The movie at the start states matter-of-factly in a mock documentary that dinosaurs, both aerial and terrestrial, now inhabit much of the planet and humankind has had to adapt to an uneasy and fragile coexistence, much like Floridians have learned to accept alligators in their swimming pools and roaming their golf courses.
There are villains aplenty in this latest Jurassic outing. Some are mere traffickers in exotic dinosaur species, paying little heed that they aren’t baby-sitting run-of-the-mill pythons and vipers in those cages, but deadlier reptiles with teeth the size of a VW.
At least one other villain, a corporate evildoer looking remarkably like Apple’s Tim Cook, is trying to engineer a new species of locust. Campbell Scott plays the dastardly CEO of Biosyn, a scientific research firm with nobility as a PR pretense, but with plans that Vladimir Putin might applaud--a takeover of the world’s food supply.
Returning to the franchise are Jurassic World stalwarts Chris Pratt and Bryce Dallas Howard, but the real surprise is the addition of original Jurassic Park stars Jeff Goldblum, Laura Dern and Sam Neill. Expanding the cast in this way might seem like some kind of stunt, but the trio aren’t on board for mere cameos. They bring the gee-whiz factor missing from the last outing.

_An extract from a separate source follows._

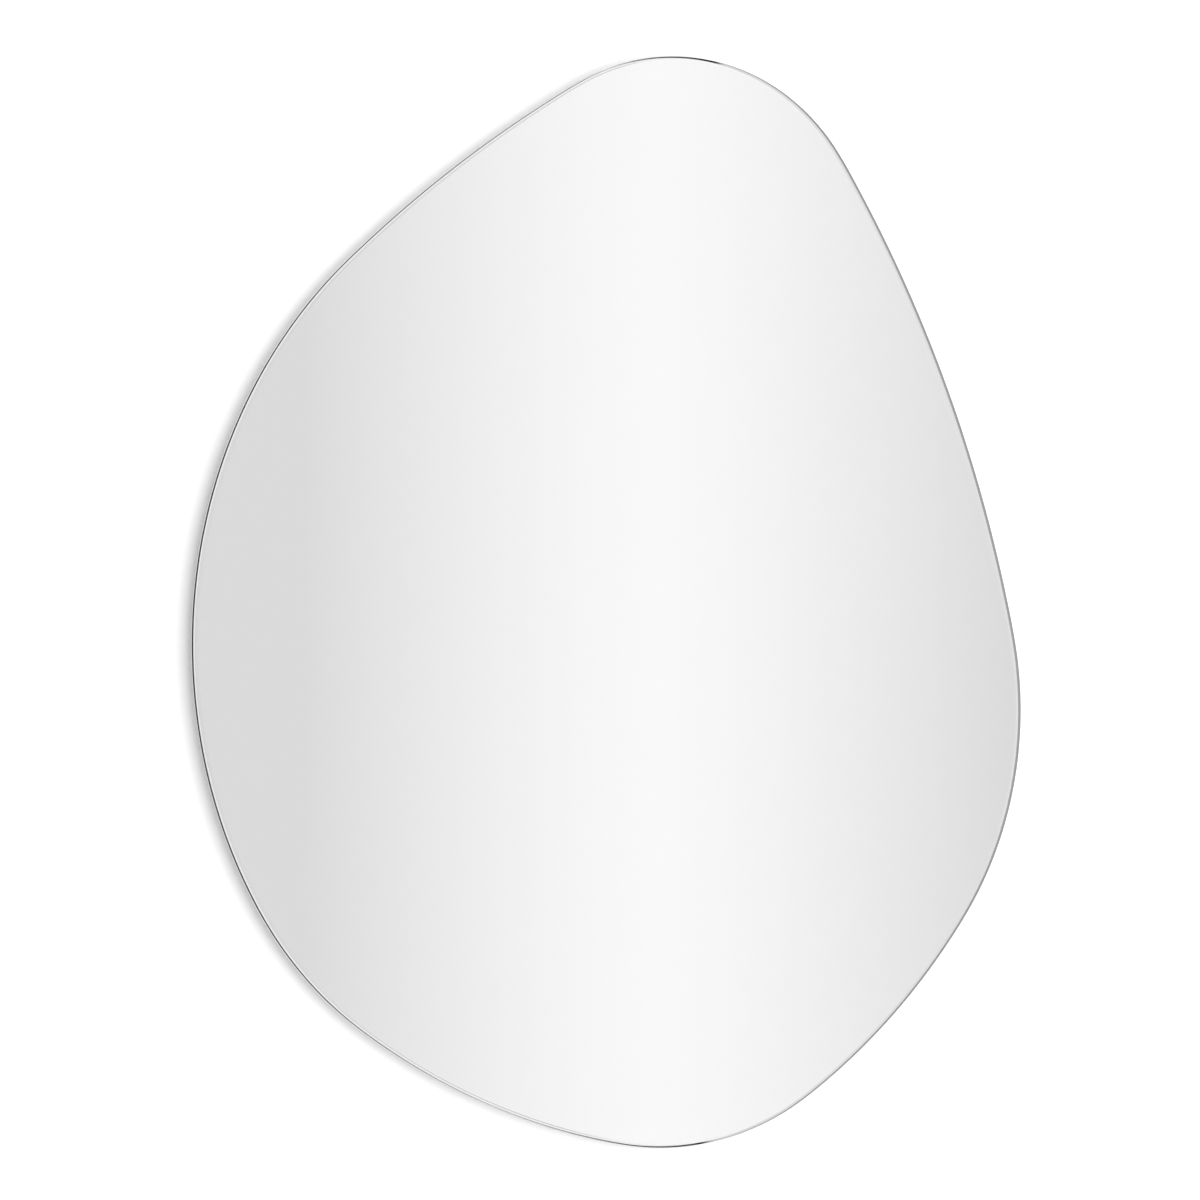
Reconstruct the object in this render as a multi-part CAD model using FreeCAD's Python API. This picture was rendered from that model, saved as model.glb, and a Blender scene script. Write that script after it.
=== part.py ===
import FreeCAD, Part
import math
import os

from FreeCAD import Vector

# An irregular, pebble-shaped wall mirror without a frame. All sizes are in millimetres.
#
# X runs to the right as someone who faces the mirror sees it, Z is up, and the wall is the plane Y = 0.
# The mirror faces -Y. The origin is the point on the wall midway between the two screws that carry it.
#
# From the front: glass with a ground edge, silver coating, safety film, foam tape and adhesive, backing
# board. On the board's back are two D-ring hangers, each held by two screws, and four rubber bumpers that
# keep the board off the wall. The rings turn in their straps and are shown up, as they hang on the wall.

# Outline of the glass. Four crowns each touch one side of the rectangle that the glass is cut from, and
# flatter arcs join them. Every arc runs into the next one without a corner.
GLASS_WIDTH = 700.0
GLASS_HEIGHT = 800.0
TOP_RADIUS = 172.0
TOP_X = 63.0  # the highest point, to the right of the rectangle's middle
LEFT_RADIUS = 372.0
LEFT_Z = -32.0  # the leftmost point, from the rectangle's middle
BOTTOM_RADIUS = 219.0
BOTTOM_X = 50.0
RIGHT_RADIUS = 270.0
RIGHT_Z = -76.0
UPPER_LEFT_RADIUS = 1020.0
UPPER_RIGHT_RADIUS = 1040.0
LOWER_RIGHT_RADIUS = 520.0
LOWER_LEFT_RADIUS = 540.0
HAUNCH_RADIUS = 284.0  # the tighter bend between the left crown and the lower left arc
HAUNCH_START = 213.0  # degrees from +X at which the left crown runs into it

# Layers, from the front to the wall
GLASS_THICKNESS = 6.0
FRONT_ARRIS = 1.3  # width of the bevel polished along the front edge
BACK_ARRIS = 0.5  # width of the bevel ground along the back edge
COATING_THICKNESS = 0.15
COATING_INSET = 1.9  # the coating stops this far inside the glass's edge, so that grinding can't chip it
FILM_THICKNESS = 0.2
FILM_INSET = 1.9
BOND_THICKNESS = 1.0
BOARD_THICKNESS = 12.0
BOARD_INSET = 30.0  # the board stops this far inside the glass's edge, out of sight
BOARD_CHAMFER = 3.0
BUMPER_HEIGHT = 6.0

# Foam tape and adhesive between the film and the board
TAPE_COUNT = 5
TAPE_WIDTH = 20.0
TAPE_EDGE_MARGIN = 25.0  # from the board's edge
BEAD_WIDTH = 16.0
BEAD_END_MARGIN = 30.0  # a bead stops this much further in than the tape beside it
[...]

Director Colin Trevorrow, who also helped with the script, shepherds the rather large cast through one scrape after another, from the Sierras to Malta to Italy, with no loss of momentum. And longtime Jurassic fans will spot neatly integrated visual throwbacks to the origins of the series.
Dominion is supposed to be the final Jurassic chapter and I hope that’s the plan. The movie ends as it should. The heroes prevail and the villains meet their untimely ends. If Universal is smart, the studio will wait 36 years, as Paramount did, to make a “Top Gun” sequel. And since Tom Cruise appears ageless, maybe he can be its star.